Aujourd’hui, nous en sommes encore loin. Tant que les entreprises sur-valoriseront l’entretien d’embauche et chercheront à pratiquer les mêmes méthodes de recrutement à grande échelle, promouvoir la diversité restera impossible. Certaines compétences, comme la facilité à communiquer et à se conformer aux standards, resteront sur-valorisées quel que soit le poste.

Redéfinir la notion de diversité en entreprise n’est pas seulement une question de responsabilité sociale. C’est une question d’innovation et de transformation, qui implique un changement de paradigme managérial.
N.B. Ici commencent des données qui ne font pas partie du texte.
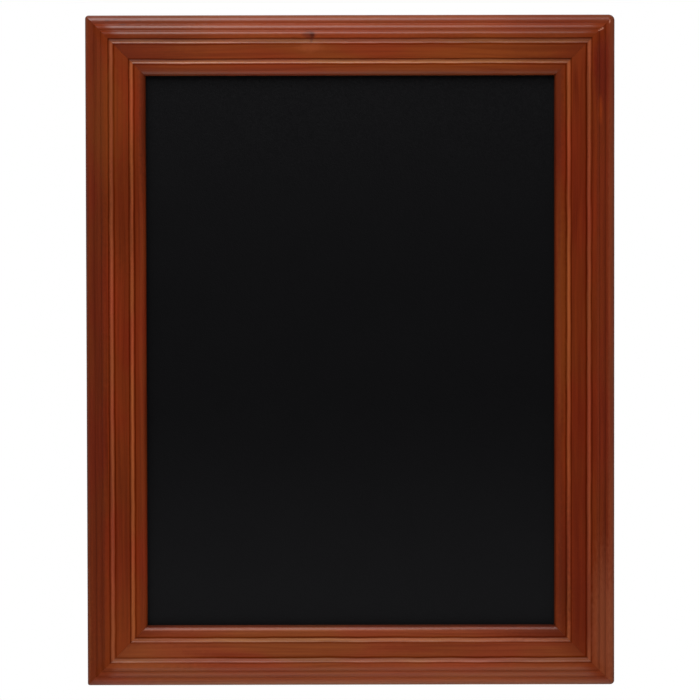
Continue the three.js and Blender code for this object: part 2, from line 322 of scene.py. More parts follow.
def attribute(graph, name):
    return graph.node("ShaderNodeAttribute", output="Fac", attribute_name=name)


# %% [markdown]
# The wood is a straight-grained softwood, stained and then lacquered. Its pattern is solid: the
# growth rings are shells round a pith beside the stick, so the moulding's curves cut through
# them as a cutter does. Each stick has its own pith, seed and tone.
#
# Toned lacquer gathers in the quirks and thins out on the floor of each flute, so a ramp across
# the moulding darkens the first and lightens the second. The flutes' paler floors are partly
# that thinner stain and partly a painted highlight. A band on the nose's round is painted paler
# and bluer, as a painted reflection. It reads `inset`, the distance from the outer edge, which
# the moulding's tree stores. Its alpha says how much lacquer shines.
#
# The hand's work shows too: near a mitre the sticks take one tone, and each stick has soft
# marks, such as a knot, a patch or a chip. The chips are painted bright as glints, and other
# marks are painted highlights and painted shade. The same ragged noise eats into every one.

# %% Mix the wood stain
WIDTH = 44.4
EDGE, ROUND, SHALLOW = (0.6, 0.55, 0.6, 0.2), (1, 1, 1, 0.75), (0.97, 0.93, 0.9, 0.65)
# The band on the nose's round, just inside the edge, is a painted reflection of the white
# surroundings: paler and bluer.
FLAT, QUIRK, PAINTED_RIM_REFLECTION = (1, 1, 1, 0.3), (0.66, 0.46, 0.15, 0.05), (1.05, 1.45, 2.2, 0.75)
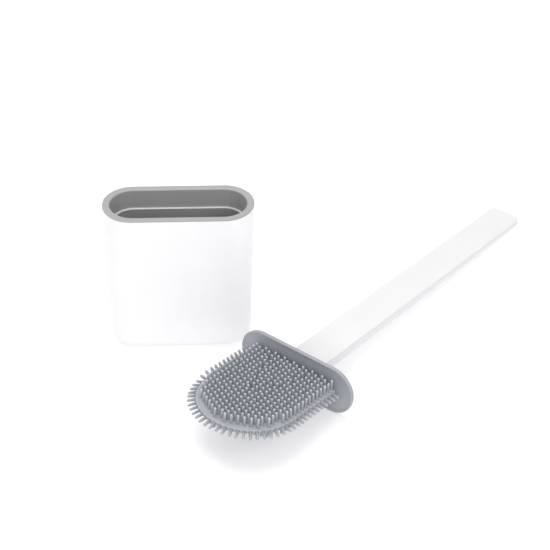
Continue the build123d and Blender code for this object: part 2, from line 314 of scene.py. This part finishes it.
def bristle_spots():
    """Root of each face bristle and the half thickness it stands on, by column and half step."""
    reach = BLADE_HALF - BRISTLE_INSET
    spots = {}
    columns = int(BLADE_HALF / PITCH_CROSS) + 1
    for column in range(-columns, columns + 1):
        y = column * PITCH_CROSS
        stagger = 0.5 * PITCH_LONG if column % 2 else 0.0
        for row in range(int(BLADE_REACH / PITCH_LONG) + 2):
            x = FIRST_ROW + stagger + row * PITCH_LONG
            if math.hypot(max(x - BLADE_STRAIGHT, 0.0), y) > reach:
                continue
            half_steps = round((x - FIRST_ROW) / (0.5 * PITCH_LONG))
            x, moved_y = clear_of_stem(x, y)
            on_stem = stem_distance(x, moved_y) < 0
            spots[(column, half_steps)] = (x, moved_y, STEM if on_stem else WEB)
    return spots


def bristle_profile(root_radius, tip_radius, height, sunk):
    """Radius and height pairs: buried root, small fillet, slim shaft and round tip."""
    shoulder = height - tip_radius
    profile = [(root_radius + BURIED_FLARE, -sunk)]
    profile.extend((root_radius + growth, h) for growth, h in FLARE)
    flare_top = FLARE[-1][1]
    for share in SHAFT:
        h = flare_top + (shoulder - flare_top) * share
        profile.append((root_radius + (tip_radius - root_radius) * share, h))
    profile.append((tip_radius, shoulder))
    for angle in TIP_ARC:
        a = math.radians(angle)
        profile.append((tip_radius * math.cos(a), shoulder + tip_radius * math.sin(a)))
    return profile


def bristle_mesh(stands, root_radius, tip_radius, sunk, seed, lean_limit, painted_root_shade, painted_tip_highlight):
    """Closed skins, one for each (origin, direction, height), that lean and curve a little; their tone runs
    from a painted shade at the root to a painted highlight at the tip.
    """
    rng = random.Random(seed)
    verts = []
    faces = []
    tones = []
    for origin, direction, height in stands:
        origin = np.array(origin, float)
        axis = np.array(direction, float)
        axis = axis / np.linalg.norm(axis)
        side = np.cross(axis, SIDEWAYS)
        side = side / np.linalg.norm(side)
        other = np.cross(axis, side)
        tall = height * (1 + rng.uniform(*TALLNESS))
        lean_angle = rng.uniform(0, 2 * math.pi)
        lean = lean_limit * math.sqrt(rng.random())
        drift = (side * math.cos(lean_angle) + other * math.sin(lean_angle)) * lean
        spin = rng.uniform(0, 2 * math.pi)
        shade_here = 1.0 + rng.uniform(-TONE_SPREAD, TONE_SPREAD)
        profile = bristle_profile(root_radius, tip_radius, tall, sunk)
        first = len(verts)
        for radius, h in profile:
            share = max(h, 0.0) / tall
            centre = origin + axis * h + drift * share ** BEND
            for k in range(SIDES):
                a = spin + 2 * math.pi * k / SIDES
                verts.append(centre + (side * math.cos(a) + other * math.sin(a)) * radius)
                # painted shade at the root, brightening to a painted highlight at the tip
                tones.append(shade_here * (painted_root_shade + (painted_tip_highlight - painted_root_shade) * share ** PAINTED_HIGHLIGHT_CURVE))
        rings = len(profile)
        top = len(verts)
        verts.append(origin + axis * tall + drift)
        tones.append(shade_here * painted_tip_highlight)
        bottom = len(verts)
        verts.append(origin - axis * sunk)
        tones.append(shade_here * painted_root_shade)
        for ring in range(rings - 1):
            for k in range(SIDES):
                a = first + ring * SIDES + k
                b = first + ring * SIDES + (k + 1) % SIDES
                faces.append((a, b, b + SIDES, a + SIDES))
        for k in range(SIDES):
            last = first + (rings - 1) * SIDES
            faces.append((last + k, last + (k + 1) % SIDES, top))
            faces.append((first + (k + 1) % SIDES, first + k, bottom))
    return verts, faces, tones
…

Pour intégrer la diversité nécessaire à l’innovation, les managers doivent mettre chaque individu en situation de maximiser sa contribution. Si chaque employé est une pièce irrégulière et différente d’un vaste puzzle, alors il n’est plus possible de juxtaposer des pièces fongibles interchangeables. Le rôle du manager consiste alors à assembler les pièces de ce puzzle pour tirer parti des individualités. L’enjeu est désormais de personnaliser le management, de former les équipes à la diversité, de permettre des conditions de travail différenciées, et de s’ouvrir à la possibilité du télétravail… un vaste chantier qui aura des bénéfices pour tous les talents de l’entreprise.